Talon Metals (OTC: TLOFF) has already drawn support from both the Department of Defense and the Department of Energy for Tamarack, which tells you Washington already views domestic nickel as strategically important.

A federal decision that leans toward access rather than exclusion can only help reinforce the long-term case for projects like Tamarack that sit inside America’s push to build domestic battery and alloy supply chains.

Then there’s Resolution Copper in Arizona, one of the most important undeveloped copper deposits in North America…

Reuters reported last month that Rio Tinto (NYSE: RIO) gained control of key acreage after a years-long legal fight and that the mine is expected to produce more than 40 billion pounds of copper over its life, potentially supplying more than a quarter of U.S. copper demand.

That’s not a side story. That’s a nation-shaping deposit.

And the same logic that now supports reopening the Minnesota debate applies here too…

A country that wants grid expansion, electrification, AI infrastructure, military modernization, and reindustrialization cannot indefinitely keep its best copper deposits tied up in knots.

Alaska’s Ambler mining district offers another clue about where this broader trend may be heading…

Reuters reported last year that the Trump administration ordered permits for the long-disputed Ambler access road.

And on top of that, the U.S. government took a 10% stake in Trilogy Metals (NYSE: TMQ) while also receiving warrants for more.

Think about that for a second…

The government didn’t just issue a statement. It put capital on the table.

That’s a remarkable signal that the federal posture around strategic minerals is becoming more aggressive, more interventionist, and more willing to move from theory to action.

The Bigger Message Coming Out of Washington

That’s why the Minnesota decision matters so much.

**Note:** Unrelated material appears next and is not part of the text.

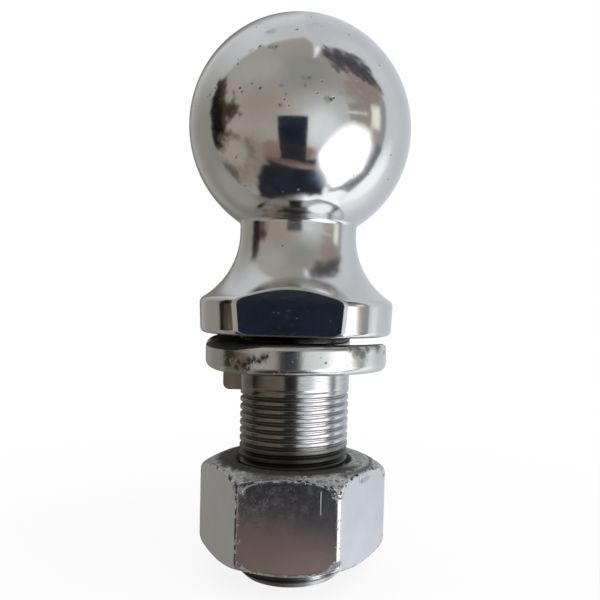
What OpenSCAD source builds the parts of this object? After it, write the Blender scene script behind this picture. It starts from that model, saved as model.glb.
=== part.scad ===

It’s not merely about whether one mine near the Boundary Waters eventually gets permitted.

It’s about whether America is starting to accept a basic reality…

You cannot have resilient supply chains, domestic manufacturing, and national resource security without domestic resource development.

You can dress that truth up however you like.

You can put it in a white paper, a campaign speech, or a Pentagon memo.

But eventually it comes back to the same thing…

If you refuse to mine what you have, you will be forced to import what you need.

And increasingly, what America needs includes copper for power and data infrastructure, nickel and cobalt for specialized industrial applications, platinum-group metals for catalytic and industrial use, silver for electronics and energy technologies, and gold for everything from finance to industrial demand to strategic reserves of confidence.

That’s the broader message Congress just sent…

Not that every mine should be approved. Not that every environmental concern should be ignored. Not that every company pitching “responsible mining” deserves a free pass.

The message is that the default answer can no longer be permanent paralysis.

What This Means for Investors

There will still be lawsuits. And there will still be protests. There will likely still be permit denials, revised studies, and years of delay, as well.

That’s unfortunately part of the American mining story now, whether anyone likes it or not.

But the center of gravity appears to be shifting…

The political mood is moving, however unevenly, from “leave it buried” toward “prove you can develop it responsibly.”

For investors, that shift matters.

It matters for Antofagasta because Twin Metals just became more relevant than it was a month ago.

It matters for companies tied to other long-stalled American projects because the window may be opening a little wider.

And it matters for the country because this is how strategic supply chains are actually built…

Not with slogans, but with access to ore bodies, permits, processing capacity, and the political will to stop pretending foreign dependence is a strategy.

America Is Looking Beneath Its Feet Again

Minnesota may be the headline. Twin Metals may be the first obvious beneficiary. But the real story is bigger than both.

America is starting to look beneath its own feet again.

And if that continues, a lot more “untouchable” deposits may suddenly look like future cornerstones of the next domestic resource boom.